* _INSTRUCTIONS TO FOLLOW_
Wherever "object" appears in a line, list that line.

* _DATASET CONTENT_

________________________

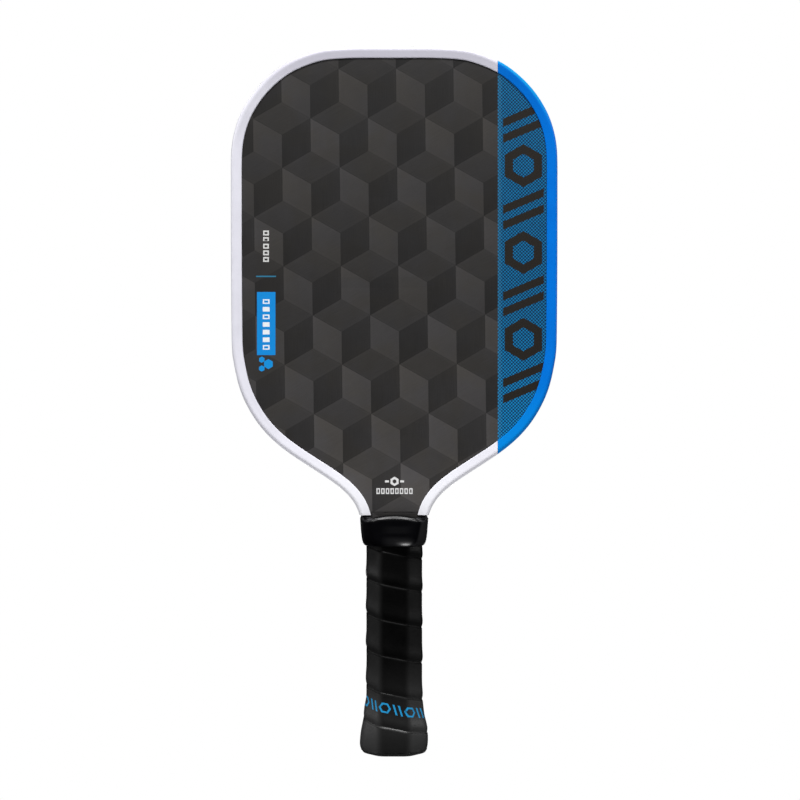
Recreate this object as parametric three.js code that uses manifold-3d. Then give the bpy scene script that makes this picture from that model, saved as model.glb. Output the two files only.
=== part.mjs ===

________________________

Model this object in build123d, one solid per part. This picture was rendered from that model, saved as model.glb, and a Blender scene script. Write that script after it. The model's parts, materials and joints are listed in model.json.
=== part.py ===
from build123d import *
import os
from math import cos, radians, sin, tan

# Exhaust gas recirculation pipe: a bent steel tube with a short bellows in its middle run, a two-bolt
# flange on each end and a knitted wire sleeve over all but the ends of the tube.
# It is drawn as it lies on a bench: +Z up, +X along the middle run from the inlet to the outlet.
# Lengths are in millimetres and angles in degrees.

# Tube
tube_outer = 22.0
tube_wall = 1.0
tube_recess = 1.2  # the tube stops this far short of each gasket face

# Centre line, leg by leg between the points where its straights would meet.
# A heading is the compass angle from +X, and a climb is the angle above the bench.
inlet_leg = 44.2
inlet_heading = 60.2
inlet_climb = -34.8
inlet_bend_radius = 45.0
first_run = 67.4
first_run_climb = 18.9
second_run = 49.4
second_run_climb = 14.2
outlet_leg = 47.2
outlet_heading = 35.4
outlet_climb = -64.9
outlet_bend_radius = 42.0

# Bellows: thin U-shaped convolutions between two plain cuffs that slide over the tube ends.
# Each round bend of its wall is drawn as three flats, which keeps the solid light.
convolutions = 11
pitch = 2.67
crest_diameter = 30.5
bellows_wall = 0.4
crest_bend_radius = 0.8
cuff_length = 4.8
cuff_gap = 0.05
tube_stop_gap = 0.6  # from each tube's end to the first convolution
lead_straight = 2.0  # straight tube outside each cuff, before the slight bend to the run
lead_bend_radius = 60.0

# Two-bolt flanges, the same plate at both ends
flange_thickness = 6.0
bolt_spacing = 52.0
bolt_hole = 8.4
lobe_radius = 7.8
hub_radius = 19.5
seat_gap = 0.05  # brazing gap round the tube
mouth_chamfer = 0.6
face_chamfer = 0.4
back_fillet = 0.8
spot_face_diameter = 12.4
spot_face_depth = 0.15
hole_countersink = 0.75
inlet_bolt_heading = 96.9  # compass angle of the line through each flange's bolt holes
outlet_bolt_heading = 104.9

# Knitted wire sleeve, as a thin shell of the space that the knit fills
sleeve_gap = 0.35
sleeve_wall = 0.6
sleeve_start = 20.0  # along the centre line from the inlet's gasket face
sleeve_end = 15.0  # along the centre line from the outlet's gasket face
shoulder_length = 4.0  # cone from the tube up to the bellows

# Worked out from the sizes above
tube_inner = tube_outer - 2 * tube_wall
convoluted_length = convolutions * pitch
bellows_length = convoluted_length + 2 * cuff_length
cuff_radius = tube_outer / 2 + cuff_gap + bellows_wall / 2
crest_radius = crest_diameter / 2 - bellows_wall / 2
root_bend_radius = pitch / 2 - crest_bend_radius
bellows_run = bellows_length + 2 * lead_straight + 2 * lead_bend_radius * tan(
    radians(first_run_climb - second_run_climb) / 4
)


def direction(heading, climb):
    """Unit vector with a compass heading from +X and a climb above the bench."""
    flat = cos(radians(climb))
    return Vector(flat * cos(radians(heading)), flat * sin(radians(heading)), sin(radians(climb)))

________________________

* _SOLUTION FOR THIS EXERCISE_
Recreate this object as parametric three.js code that uses manifold-3d. Then give the bpy scene script that makes this picture from that model, saved as model.glb. Output the two files only.
Model this object in build123d, one solid per part. This picture was rendered from that model, saved as model.glb, and a Blender scene script. Write that script after it. The model's parts, materials and joints are listed in model.json.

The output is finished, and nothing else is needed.